-- Start Supplied material --

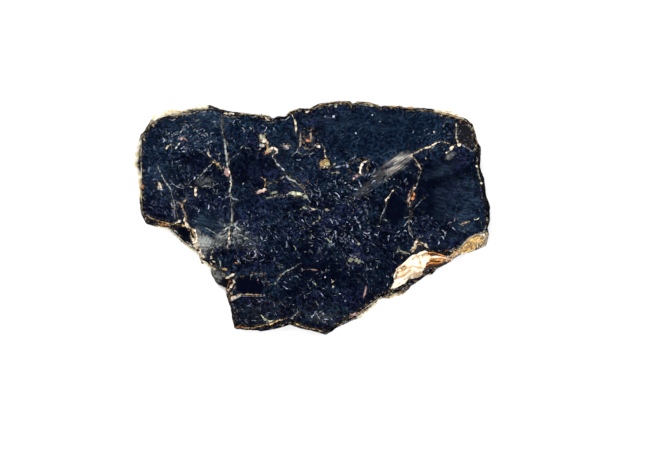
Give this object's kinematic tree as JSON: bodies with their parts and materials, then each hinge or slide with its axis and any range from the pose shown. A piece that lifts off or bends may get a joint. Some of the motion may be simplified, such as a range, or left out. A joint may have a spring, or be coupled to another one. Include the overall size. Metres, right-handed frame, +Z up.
{
  "type": "mica specimen",
  "caption": "Flat broken book of biotite mica: dark stepped cleavage sheets with a ragged layered edge and a pale weathered pocket, lying on its underside.",
  "frame": {"origin": "centre of the bounding box's bottom, on the plane that the specimen lies on", "axes": "+X along the longest side, +Z up, out of the large cleavage face"},
  "size_m": [0.0896, 0.059, 0.008],
  "materials": {
    "biotite": "glossy cleavage face, vitreous to pearly"
  },
  "bodies": {
    "root": {"biotite_book": "biotite"}
  },
  "joints": []
}
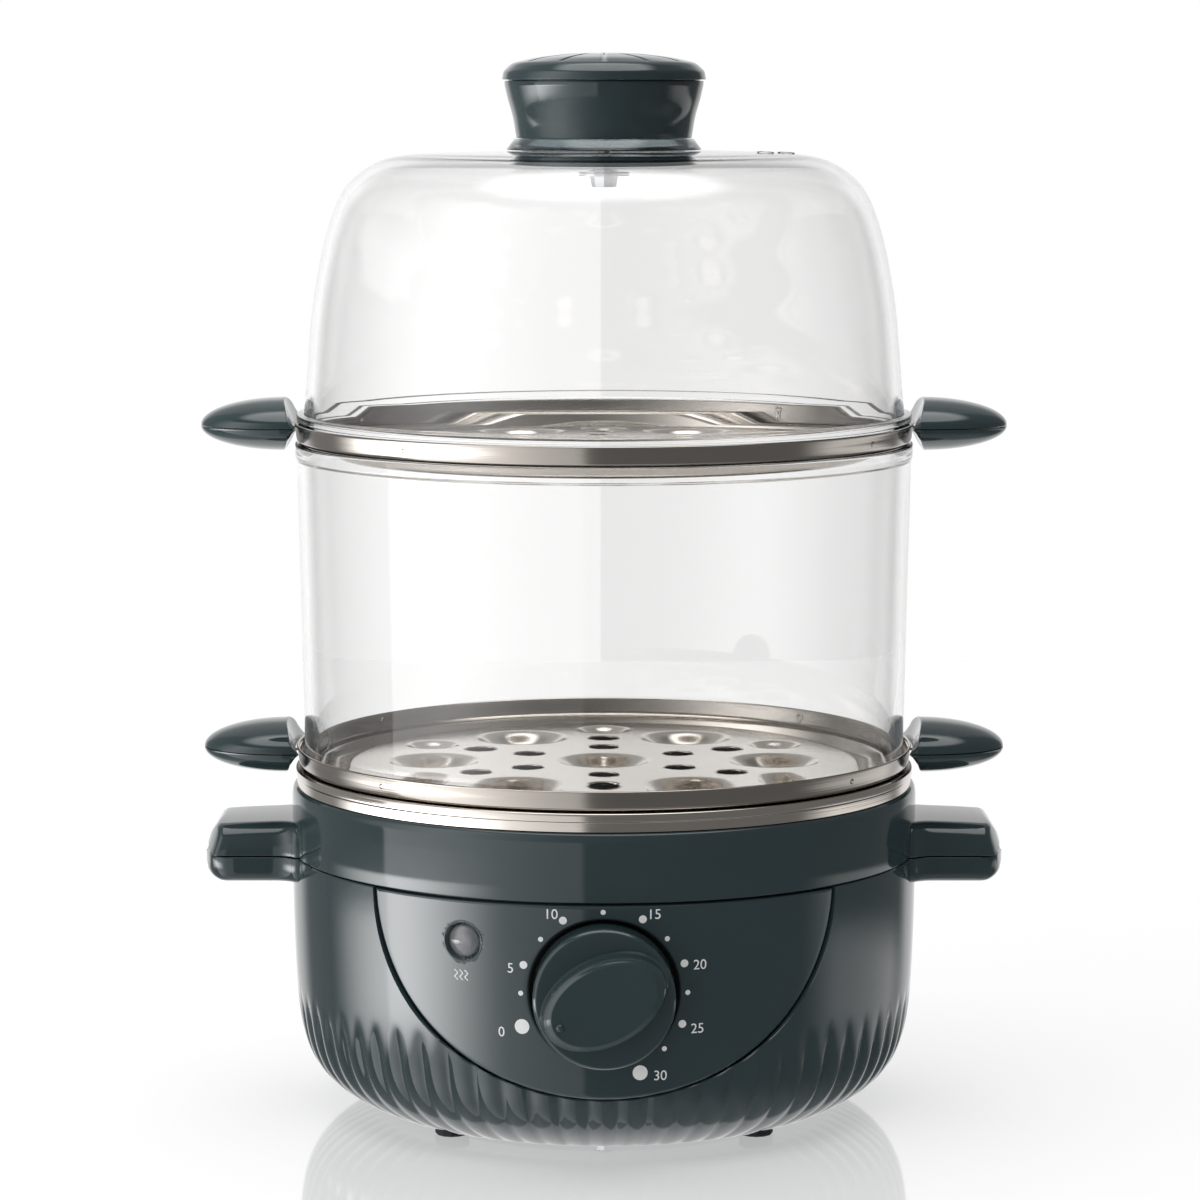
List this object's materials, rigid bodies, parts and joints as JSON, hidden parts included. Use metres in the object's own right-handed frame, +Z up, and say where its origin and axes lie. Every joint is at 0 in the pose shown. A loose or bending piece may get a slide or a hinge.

-- End Supplied material --

What you need to do -
Of the lines in the listing, how many hold the word "joints"? Nothing but the number is needed.

Expected output -
2